* What to produce
Show only lines that include "degrees".
-- Start of Records for this task --
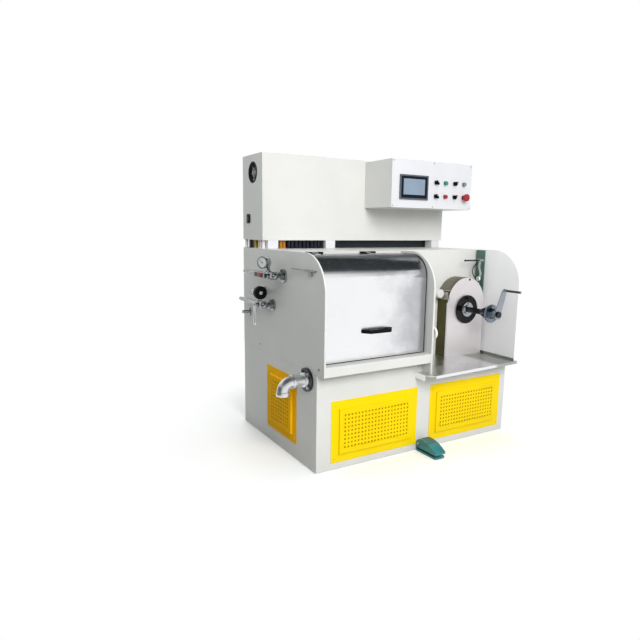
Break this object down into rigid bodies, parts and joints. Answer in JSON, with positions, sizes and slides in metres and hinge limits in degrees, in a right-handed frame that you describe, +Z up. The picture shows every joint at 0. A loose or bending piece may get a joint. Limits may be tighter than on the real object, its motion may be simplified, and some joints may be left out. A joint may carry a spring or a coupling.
{
  "type": "wire drawing machine",
  "caption": "Fine wire drawing machine with a covered drawing chamber, a spindle take-up bay, vented base, electrical cabinet and hanging control box.",
  "frame": {"origin": "centre of the base's underside, on the floor", "axes": "+Z up, -Y towards the operator's front, +X to the operator's right"},
  "size_m": [1.361, 0.9747, 1.465],
  "materials": {
    "cream_paint": "satin powder coat, warm light grey",
    "white_paint": "satin white paint",
    "yellow_paint": "satin yellow powder coat",
    "olive_paint": "satin olive machine paint",
    "green_paint": "semi-gloss dark green paint",
    "teal_paint": "hammered teal paint",
    "black_paint": "gloss black paint",
    "brushed_stainless": "brushed stainless sheet",
    "polished_steel": "bright turned and plated steel",
    "dark_steel": "oiled dark steel",
    "galvanised_steel": "galvanised pipe",
    "black_plastic": "matt black plastic",
    "white_plastic": "white nylon",
    "red_plastic": "gloss red plastic",
    "green_plastic": "gloss green plastic",
    "grey_plastic": "satin grey plastic",
    "screen_glass": "black-bordered touch screen glass",
    "screen_film": "display area of the touch screen",
    "red_rubber": "red dipped vinyl grip"
  },
  "bodies": {
    "machine": {"base_cabinet": "cream_paint", "front_left_vent": "yellow_paint", "front_right_vent": "yellow_paint", "side_vent": "yellow_paint", "left_side_plate": "cream_paint", "gearbox_body": "cream_paint", "divider_plate": "cream_paint", "guard_plate": "cream_paint", "chamber_trough": "cream_paint", "drawing_cones": "polished_steel", "die_holder": "dark_steel", "roof_hinges": "dark_steel", "takeup_shelf": "brushed_stainless", "spindle_housing": "brushed_stainless", "spindle_pedestal": "olive_paint", "traverse_bracket": "green_paint", "guide_rod": "dark_steel", "electrical_cabinet": "cream_paint", "cabinet_feet": "white_paint", "cable_trunk": "black_plastic", "fan_housing": "black_plastic", "cabinet_lock": "black_plastic", "control_box": "cream_paint", "control_panel": "white_paint", "screen_frame": "grey_plastic", "touch_screen": "screen_glass", "button_collars": "polished_steel", "selector_knobs": "black_plastic", "green_button": "green_plastic", "red_button": "red_plastic", "grey_button": "grey_plastic", "emergency_stop": "red_plastic", "wire_inlet_guide": "galvanised_steel", "drain_elbow": "galvanised_steel", "coolant_pipes": "polished_steel", "pressure_gauge": "polished_steel", "foot_switch_base": "teal_paint"},
    "cover": {"chamber_cover": "brushed_stainless", "cover_handle": "black_plastic"},
    "spindle": {"spindle_shaft": "dark_steel", "spindle_flange": "black_paint", "spindle_hub": "polished_steel"},
    "clamping_cone": {"spool_cone": "polished_steel"},
    "crank": {"clamp_crank": "polished_steel"},
    "wire_wheel": {"guide_wheel": "white_plastic"},
    "traverse_arm": {"guide_arm": "polished_steel", "guide_roller": "white_plastic"},
    "fan": {"fan_rotor": "black_plastic"},
    "upper_lever": {"upper_valve_lever": "red_rubber"},
    "lower_lever": {"lower_valve_lever": "polished_steel"},
    "handwheel": {"valve_handwheel": "black_plastic"},
    "pedal": {"foot_pedal": "teal_paint"}
  },
  "joints": [
    {"name": "cover_lift", "type": "hinge", "parent": "machine", "child": "cover", "pos_m": [-0.295, -0.213, 0.982], "axis": [-1, 0, 0], "range_deg": [0, 85]},
    {"name": "spindle_spin", "type": "hinge", "parent": "machine", "child": "spindle", "pos_m": [0.443, -0.306, 0.665], "axis": [0, 1, 0], "continuous": true},
    {"name": "cone_slide", "type": "slide", "parent": "spindle", "child": "clamping_cone", "axis": [0, 1, 0], "range_m": [0, 0.03]},
    {"name": "crank_turn", "type": "hinge", "parent": "spindle", "child": "crank", "pos_m": [0.443, -0.466, 0.665], "axis": [0, 1, 0], "range_deg": [0, 2160]},
    {"name": "wire_wheel_spin", "type": "hinge", "parent": "machine", "child": "wire_wheel", "pos_m": [0.027, -0.439, 0.6], "axis": [1, 0, 0], "continuous": true},
    {"name": "traverse_arm_swing", "type": "hinge", "parent": "machine", "child": "traverse_arm", "pos_m": [0.56, -0.215, 0.93], "axis": [1, 0, 0], "range_deg": [-20, 20]},
    {"name": "fan_spin", "type": "hinge", "parent": "machine", "child": "fan", "pos_m": [-0.58, 0.274, 1.375], "axis": [1, 0, 0], "continuous": true},
    {"name": "upper_valve_turn", "type": "hinge", "parent": "machine", "child": "upper_lever", "pos_m": [-0.68, -0.044, 0.869], "axis": [-1, 0, 0], "range_deg": [0, 90]},
    {"name": "lower_valve_turn", "type": "hinge", "parent": "machine", "child": "lower_lever", "pos_m": [-0.68, 0.079, 0.716], "axis": [1, 0, 0], "range_deg": [0, 90]},
    {"name": "handwheel_turn", "type": "hinge", "parent": "machine", "child": "handwheel", "pos_m": [-0.651, 0.074, 0.774], "axis": [0, 1, 0], "range_deg": [0, 720]},
    {"name": "pedal_press", "type": "hinge", "parent": "machine", "child": "pedal", "pos_m": [0.01, -0.424, 0.04], "axis": [1, 0, 0], "range_deg": [0, 2.5], "stiffness_Nm_per_rad": 20, "springref_deg": -5.73}
  ],
  "couplings": [
    {"joint": "cone_slide", "follows": "crank_turn", "m_per_rad": 0.00079577}
  ]
}
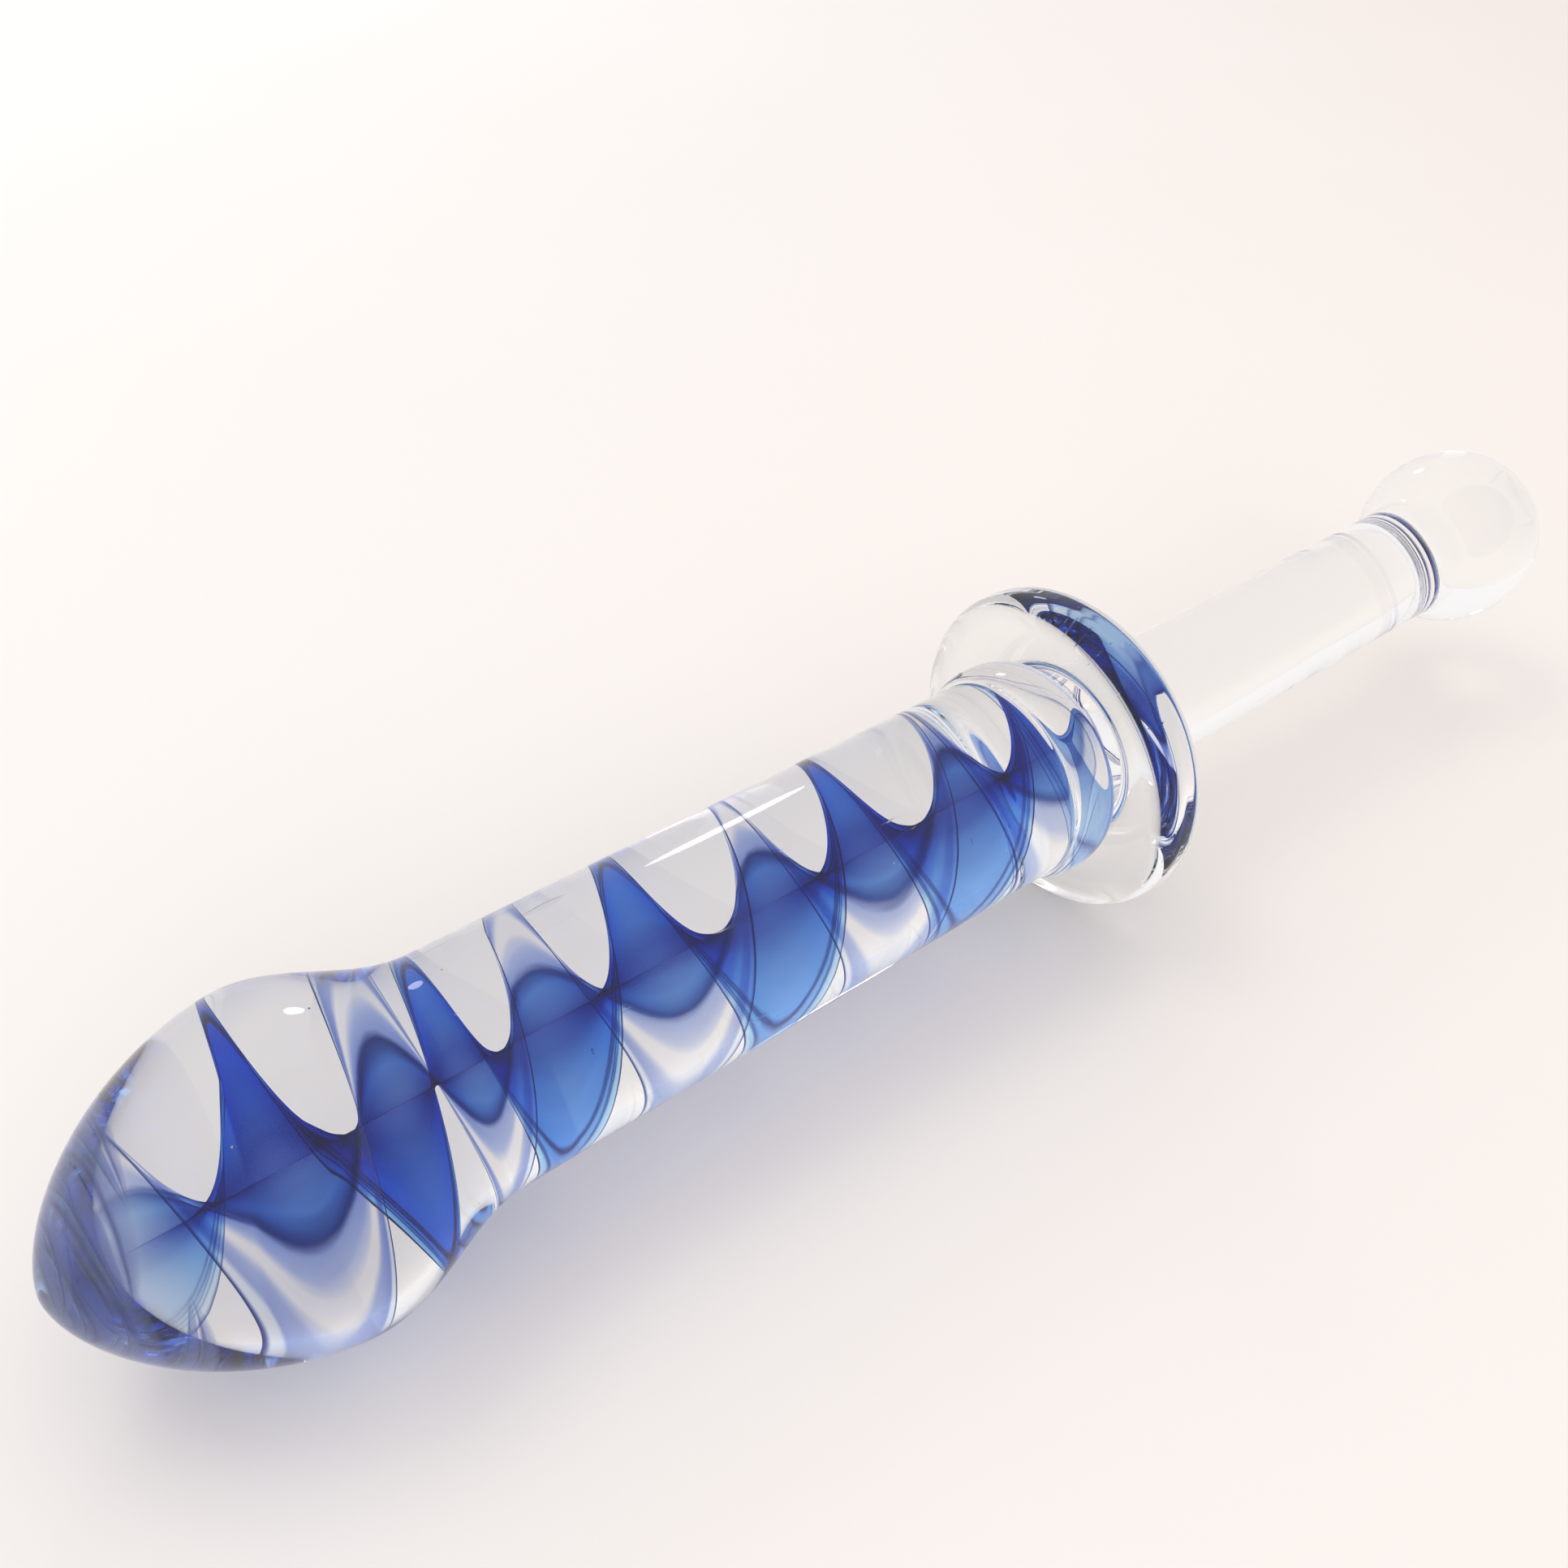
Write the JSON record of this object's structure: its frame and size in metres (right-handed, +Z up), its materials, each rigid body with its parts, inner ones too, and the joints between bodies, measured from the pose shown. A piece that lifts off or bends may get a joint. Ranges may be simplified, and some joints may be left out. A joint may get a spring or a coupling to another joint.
{
  "type": "solid glass wand",
  "caption": "Solid clear glass wand with a domed head, a blue ribbon twisted inside its shaft, a round guard, a slim handle and a ball end.",
  "frame": {"origin": "on the table, under the middle of the wand's length, as it lies at rest on its head and on the rim of its guard", "axes": "+X from the head to the ball end, along the table under the wand's axis; +Y to the side; +Z up. The wand's own axis rises about 2 degrees towards the ball."},
  "size_m": [0.22, 0.0412, 0.0412],
  "materials": {
    "clear_glass": "clear fire-polished borosilicate glass, colourless, with faint surface marks",
    "cobalt_glass": "transparent cobalt blue glass, in streaks along the twist",
    "pale_glass": "thin lavender blue glass with milky streaks"
  },
  "bodies": {
    "root": {"head_dome": "clear_glass", "shaft": "clear_glass", "cobalt_ribbon": "cobalt_glass", "pale_ribbon": "pale_glass", "neck_ring": "clear_glass", "guard": "clear_glass", "handle": "clear_glass", "ball": "clear_glass"}
  },
  "joints": []
}
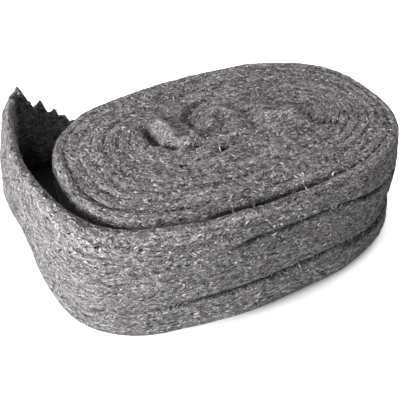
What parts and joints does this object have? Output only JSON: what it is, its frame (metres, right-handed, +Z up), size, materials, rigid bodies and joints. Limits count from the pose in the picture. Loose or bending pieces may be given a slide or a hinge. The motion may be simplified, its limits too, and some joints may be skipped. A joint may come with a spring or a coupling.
{
  "type": "steel wool roll",
  "caption": "Flattened roll of matted steel-wool strip standing on its edge, with a torn loose end that swings out round one end of the roll.",
  "frame": {"origin": "on the floor under the middle of the fold that the winding starts from", "axes": "+X along the roll's long axis, away from the loose end's side; +Y towards the back, where the loose end finishes; +Z up, along the strip's width"},
  "size_m": [0.3225, 0.2646, 0.1065],
  "materials": {
    "steel_wool": "matted fine steel fibre, dull grey with small bright glints"
  },
  "bodies": {
    "root": {"steel_wool_roll": "steel_wool"}
  },
  "joints": []
}
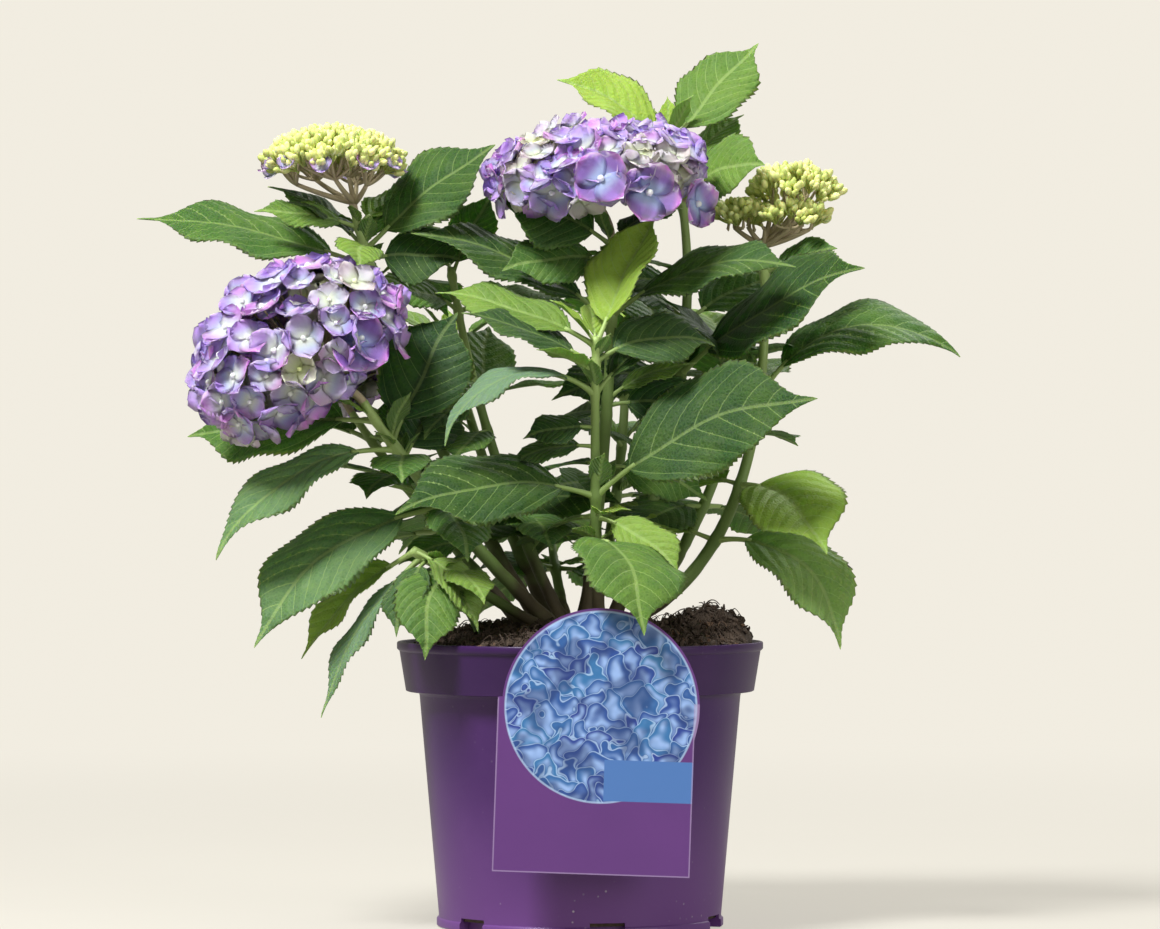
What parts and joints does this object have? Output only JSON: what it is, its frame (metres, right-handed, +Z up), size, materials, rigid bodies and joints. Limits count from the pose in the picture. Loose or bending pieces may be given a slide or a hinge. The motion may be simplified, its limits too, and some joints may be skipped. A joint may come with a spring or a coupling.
{
  "type": "potted hydrangea shrub",
  "caption": "Low leafy mophead hydrangea shrub with lilac flower heads and green bud clusters, in a round tapered purple nursery pot of soil with a hanging card.",
  "frame": {"origin": "centre of the pot's flat underside", "axes": "+Z up along the pot's axis, -Y towards the side with the card, +X to the right of a viewer who faces the card"},
  "size_m": [0.5228, 0.3638, 0.5571],
  "materials": {
    "pot": "semi-gloss moulded purple plastic",
    "soil": "moist crumbly dark peat soil",
    "card": "printed satin card",
    "stem": "smooth young bark, brown below and green above",
    "leaf": "satin veined leaf",
    "petal": "soft lilac petal",
    "bud": "soft yellow-green bud"
  },
  "bodies": {
    "root": {"pot": "pot", "soil": "soil", "card": "card", "stem_right": "stem", "leaves_right": "leaf", "stem_tall": "stem", "leaves_tall": "leaf", "stem_middle": "stem", "leaves_middle": "leaf", "stem_front": "stem", "leaves_front": "leaf", "stem_left": "stem", "leaves_left": "leaf", "stem_upper_left": "stem", "leaves_upper_left": "leaf", "stem_inner_left": "stem", "leaves_inner_left": "leaf", "stem_low_left": "stem", "leaves_low_left": "leaf", "stem_back_right": "stem", "leaves_back_right": "leaf", "stem_back_middle": "stem", "leaves_back_middle": "leaf", "stem_back_left": "stem", "leaves_back_left": "leaf", "stem_far_left": "stem", "leaves_far_left": "leaf", "stem_low_back": "stem", "leaves_low_back": "leaf", "flowers_left": "petal", "flowers_middle": "petal", "flowers_back": "petal", "buds_upper_left": "bud", "buds_right": "bud"}
  },
  "joints": []
}
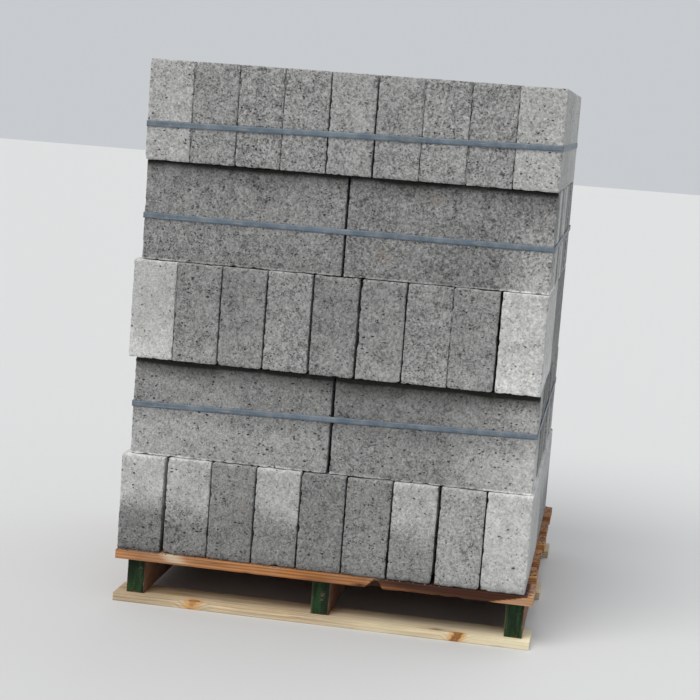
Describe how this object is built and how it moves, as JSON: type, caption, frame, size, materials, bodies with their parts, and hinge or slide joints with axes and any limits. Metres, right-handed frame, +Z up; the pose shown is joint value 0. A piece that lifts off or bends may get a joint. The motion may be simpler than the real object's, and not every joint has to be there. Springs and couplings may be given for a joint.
{
  "type": "pallet of concrete blocks",
  "caption": "Solid concrete blocks in interlocking courses on a two-way timber pallet, held by flat plastic bands",
  "frame": {"origin": "on the floor under the middle of the pallet, at the bottom centre of the bounding box", "axes": "+X along the front to the right, +Y into the depth, +Z up"},
  "size_m": [0.924, 0.92, 1.191],
  "materials": {
    "concrete": "matt, open-textured grey",
    "deck_wood": "sawn, stained red-brown",
    "bearer_wood": "sawn, ends painted dark green",
    "base_wood": "sawn, bare",
    "strap": "satin, slate blue"
  },
  "bodies": {
    "root": {"course_1": "concrete", "course_2": "concrete", "course_3": "concrete", "course_4": "concrete", "course_5": "concrete", "deck_board_1": "deck_wood", "deck_board_2": "deck_wood", "deck_board_3": "deck_wood", "deck_board_4": "deck_wood", "deck_board_5": "deck_wood", "deck_board_6": "deck_wood", "bearer_left": "bearer_wood", "bearer_centre": "bearer_wood", "bearer_right": "bearer_wood", "bottom_board_front": "base_wood", "bottom_board_middle": "base_wood", "bottom_board_back": "base_wood", "strap_lower": "strap", "strap_upper": "strap", "strap_top": "strap"}
  },
  "joints": []
}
-- End of Records for this task --
* Task result
Break this object down into rigid bodies, parts and joints. Answer in JSON, with positions, sizes and slides in metres and hinge limits in degrees, in a right-handed frame that you describe, +Z up. The picture shows every joint at 0. A loose or bending piece may get a joint. Limits may be tighter than on the real object, its motion may be simplified, and some joints may be left out. A joint may carry a spring or a coupling.
  "frame": {"origin": "on the table, under the middle of the wand's length, as it lies at rest on its head and on the rim of its guard", "axes": "+X from the head to the ball end, along the table under the wand's axis; +Y to the side; +Z up. The wand's own axis rises about 2 degrees towards the ball."},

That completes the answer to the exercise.